2018-01-30 14:12:41,349 ERROR org.apache.hadoop.yarn.server.resourcemanager.rmapp.attempt.RMAppAttemptImpl: Can't handle this event at current state
org.apache.hadoop.yarn.state.InvalidStateTransitonException: Invalid event: CONTAINER_ALLOCATED at ALLOCATED_SAVING
at org.apache.hadoop.yarn.state.StateMachineFactory.doTransition(StateMachineFactory.java:305)
at org.apache.hadoop.yarn.state.StateMachineFactory.access$300(StateMachineFactory.java:46)
at org.apache.hadoop.yarn.state.StateMachineFactory$InternalStateMachine.doTransition(StateMachineFactory.java:448)
at org.apache.hadoop.yarn.server.resourcemanager.rmapp.attempt.RMAppAttemptImpl.handle(RMAppAttemptImpl.java:808)
at org.apache.hadoop.yarn.server.resourcemanager.rmapp.attempt.RMAppAttemptImpl.handle(RMAppAttemptImpl.java:108)
at org.apache.hadoop.yarn.server.resourcemanager.ResourceManager$ApplicationAttemptEventDispatcher.handle(ResourceManager.java:803)
at org.apache.hadoop.yarn.server.resourcemanager.ResourceManager$ApplicationAttemptEventDispatcher.handle(ResourceManager.java:784)
at org.apache.hadoop.yarn.event.AsyncDispatcher.dispatch(AsyncDispatcher.java:184)
at org.apache.hadoop.yarn.event.AsyncDispatcher$1.run(AsyncDispatcher.java:110)
at java.lang.Thread.run(Thread.java:745)
这时因为只有在Application被调度器允许时为ApplicationMaster分配Container,或者当ApplicationMaster 运行时,为该应用程序申请容器,其它状态不会申请容器。
当Application 为Running状态时,ApplicationMaster会不断的调用allocate方法向ResouceManager申请资源,但是ResouceManager不会直接资源分配,而是调度器把需要的资源放到程序对应的AppSchedulingInfo的实例中,然后返回。
ResourceManager的资源分配是NodeManager发送心跳的时候分配的,NodeManager 发送心跳时,会包括正在运行的Container列表,已经结束的Container列表,当前空闲的vcores数和未分配的Memory等信息。
当ResouceManager收到NodeManager的心跳时,会把该事件发送给如果应用程序有资源需求,并且本NodeManager有空闲资源,会往NodeManager分配Container。分配Container是把容器的信息作为一个事件RMAppAttemptEventType.CONTAINER_ALLOCATED发送到该应用程序的RMAppAttemptImpl对象中。

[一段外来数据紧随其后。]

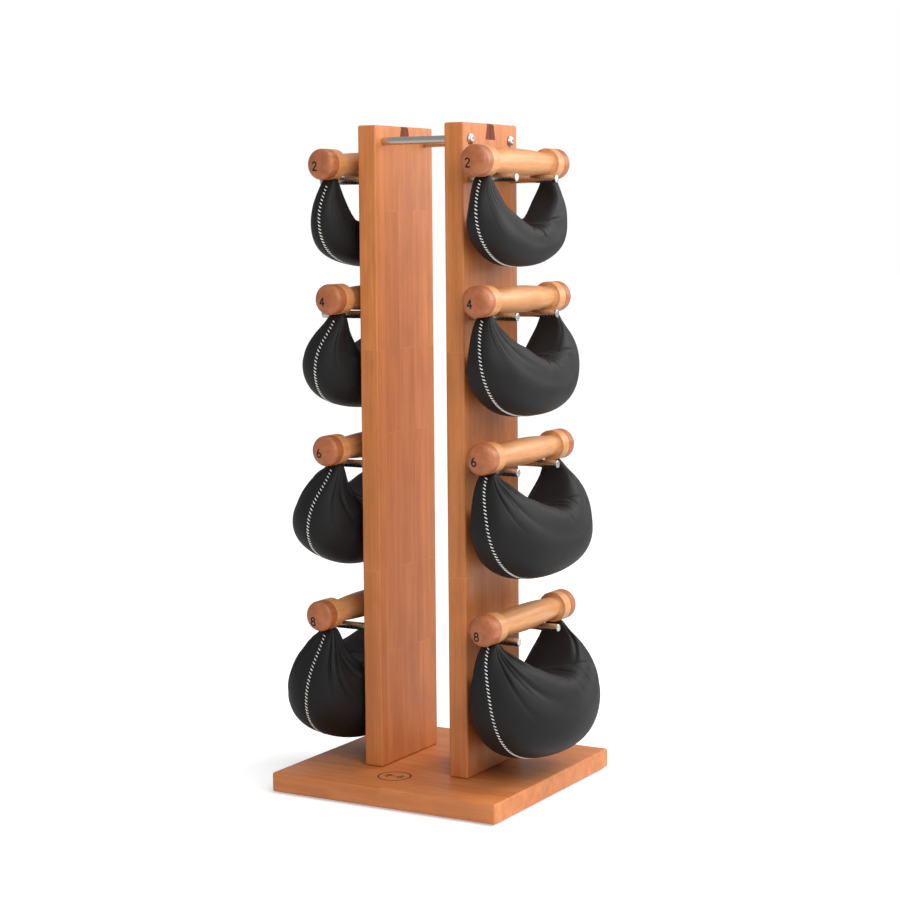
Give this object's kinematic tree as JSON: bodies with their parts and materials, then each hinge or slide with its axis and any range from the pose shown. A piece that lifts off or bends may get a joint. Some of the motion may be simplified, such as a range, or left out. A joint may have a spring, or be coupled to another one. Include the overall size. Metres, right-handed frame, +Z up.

RMAppAttemptImpl把事件中的Container 的信息保存到一个列表中,等下一次ApplicationMaster再一次调用allocate时,把分配给Application的资源取走。
* 问题
如果RMAppAttempt对应的ApplicationMaster在一台服务器上正在运行,不断的调用allocate申请资源。如果ApplicationMaster突然失败,或者NodeManager重启,NodeManager会把这个Container失败的信息汇报给ResourceManager。ResourceManager收到这个信息后,会重新初始化一个RMAppAttemptImpl对象,如果RMAppAttemptImpl的状态不是Scheduled并且不是RUNNING状态的时候,有NodeManager发送心跳,这时ResourceManager会分配容器到对应的RMAppAttemptImpl,即发送RMAppAttemptEventType.CONTAINER_ALLOCATED事件,但是当前的状态对这个事件的处理,所以程序报错。
- 如果object1给object2发送一个事件event1, 当事件被处理时,object2可能不是当时的object了。